Recorded data -

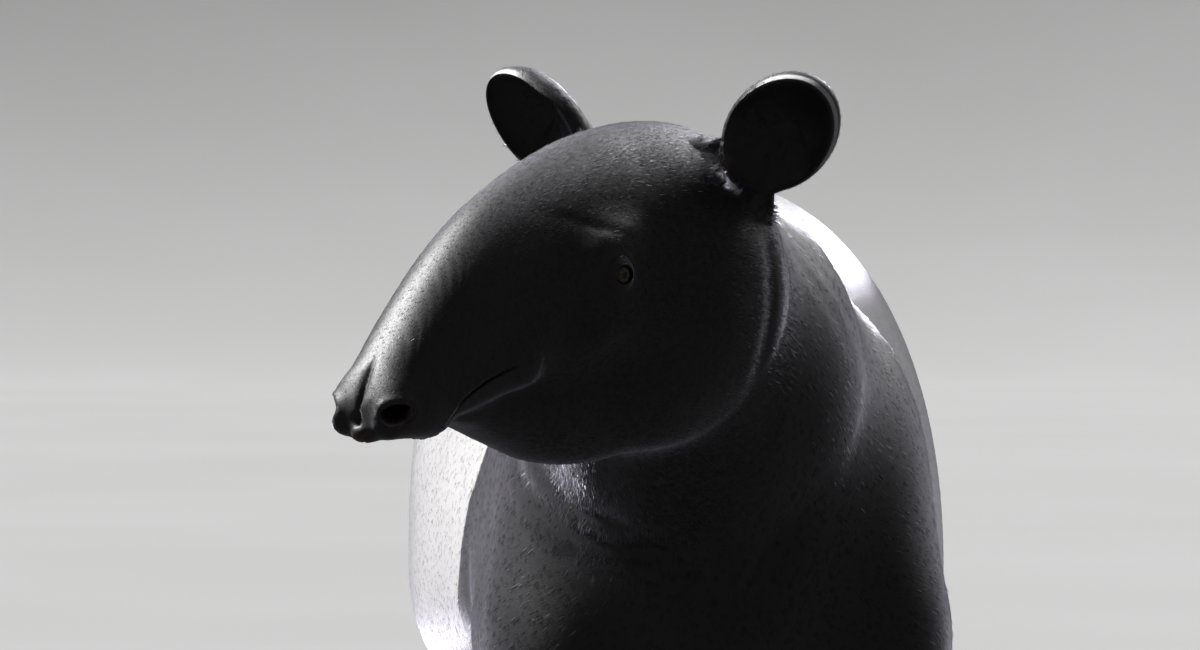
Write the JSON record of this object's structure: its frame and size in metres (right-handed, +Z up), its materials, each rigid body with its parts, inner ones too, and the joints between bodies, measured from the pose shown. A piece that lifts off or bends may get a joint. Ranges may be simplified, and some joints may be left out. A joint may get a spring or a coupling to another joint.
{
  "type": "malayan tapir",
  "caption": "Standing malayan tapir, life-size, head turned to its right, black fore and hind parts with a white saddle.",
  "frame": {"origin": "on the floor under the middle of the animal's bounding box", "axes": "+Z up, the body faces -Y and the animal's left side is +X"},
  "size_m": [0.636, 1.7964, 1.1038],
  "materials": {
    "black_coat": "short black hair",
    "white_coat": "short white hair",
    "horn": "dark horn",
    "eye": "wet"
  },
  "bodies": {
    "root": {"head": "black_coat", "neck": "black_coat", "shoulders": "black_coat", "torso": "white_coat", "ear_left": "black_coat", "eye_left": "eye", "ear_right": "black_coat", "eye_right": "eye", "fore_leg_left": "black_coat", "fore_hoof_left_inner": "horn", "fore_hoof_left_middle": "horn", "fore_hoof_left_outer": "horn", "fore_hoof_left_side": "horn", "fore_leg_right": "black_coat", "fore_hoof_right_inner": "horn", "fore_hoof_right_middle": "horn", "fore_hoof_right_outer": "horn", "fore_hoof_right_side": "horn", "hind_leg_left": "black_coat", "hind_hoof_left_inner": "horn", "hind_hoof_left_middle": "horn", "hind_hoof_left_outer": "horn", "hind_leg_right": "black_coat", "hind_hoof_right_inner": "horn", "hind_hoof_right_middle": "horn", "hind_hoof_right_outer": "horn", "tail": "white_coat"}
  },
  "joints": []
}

What you need to do - Reproduce each line verbatim.

Complete answer -
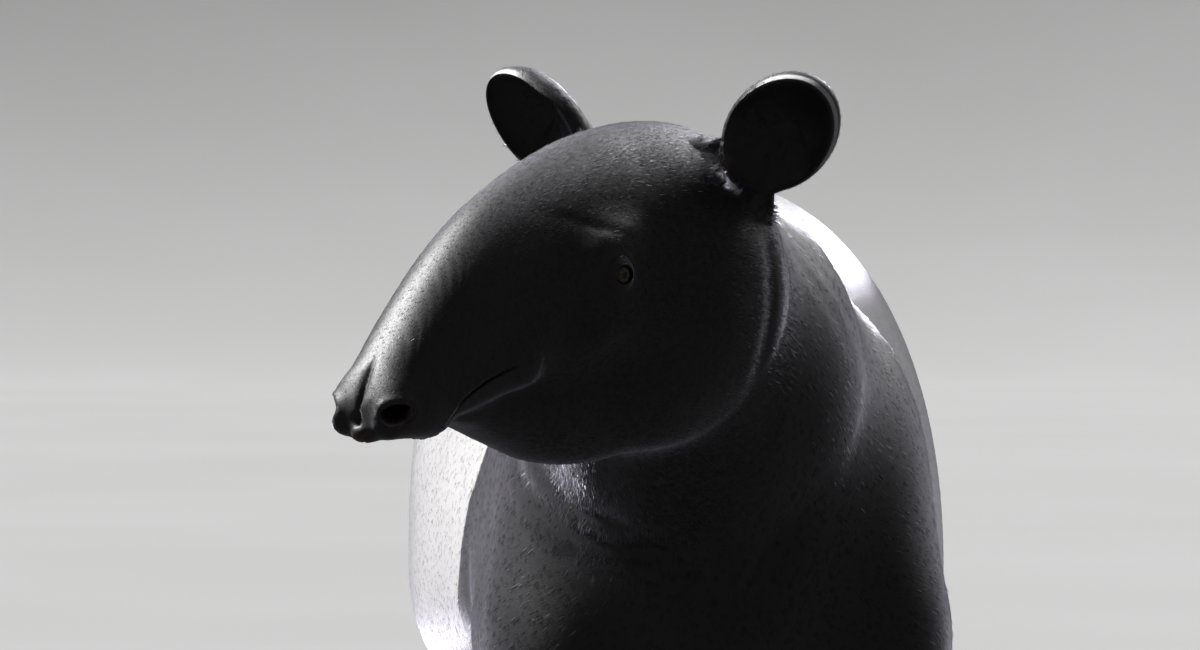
Write the JSON record of this object's structure: its frame and size in metres (right-handed, +Z up), its materials, each rigid body with its parts, inner ones too, and the joints between bodies, measured from the pose shown. A piece that lifts off or bends may get a joint. Ranges may be simplified, and some joints may be left out. A joint may get a spring or a coupling to another joint.
{
  "type": "malayan tapir",
  "caption": "Standing malayan tapir, life-size, head turned to its right, black fore and hind parts with a white saddle.",
  "frame": {"origin": "on the floor under the middle of the animal's bounding box", "axes": "+Z up, the body faces -Y and the animal's left side is +X"},
  "size_m": [0.636, 1.7964, 1.1038],
  "materials": {
    "black_coat": "short black hair",
    "white_coat": "short white hair",
    "horn": "dark horn",
    "eye": "wet"
  },
  "bodies": {
    "root": {"head": "black_coat", "neck": "black_coat", "shoulders": "black_coat", "torso": "white_coat", "ear_left": "black_coat", "eye_left": "eye", "ear_right": "black_coat", "eye_right": "eye", "fore_leg_left": "black_coat", "fore_hoof_left_inner": "horn", "fore_hoof_left_middle": "horn", "fore_hoof_left_outer": "horn", "fore_hoof_left_side": "horn", "fore_leg_right": "black_coat", "fore_hoof_right_inner": "horn", "fore_hoof_right_middle": "horn", "fore_hoof_right_outer": "horn", "fore_hoof_right_side": "horn", "hind_leg_left": "black_coat", "hind_hoof_left_inner": "horn", "hind_hoof_left_middle": "horn", "hind_hoof_left_outer": "horn", "hind_leg_right": "black_coat", "hind_hoof_right_inner": "horn", "hind_hoof_right_middle": "horn", "hind_hoof_right_outer": "horn", "tail": "white_coat"}
  },
  "joints": []
}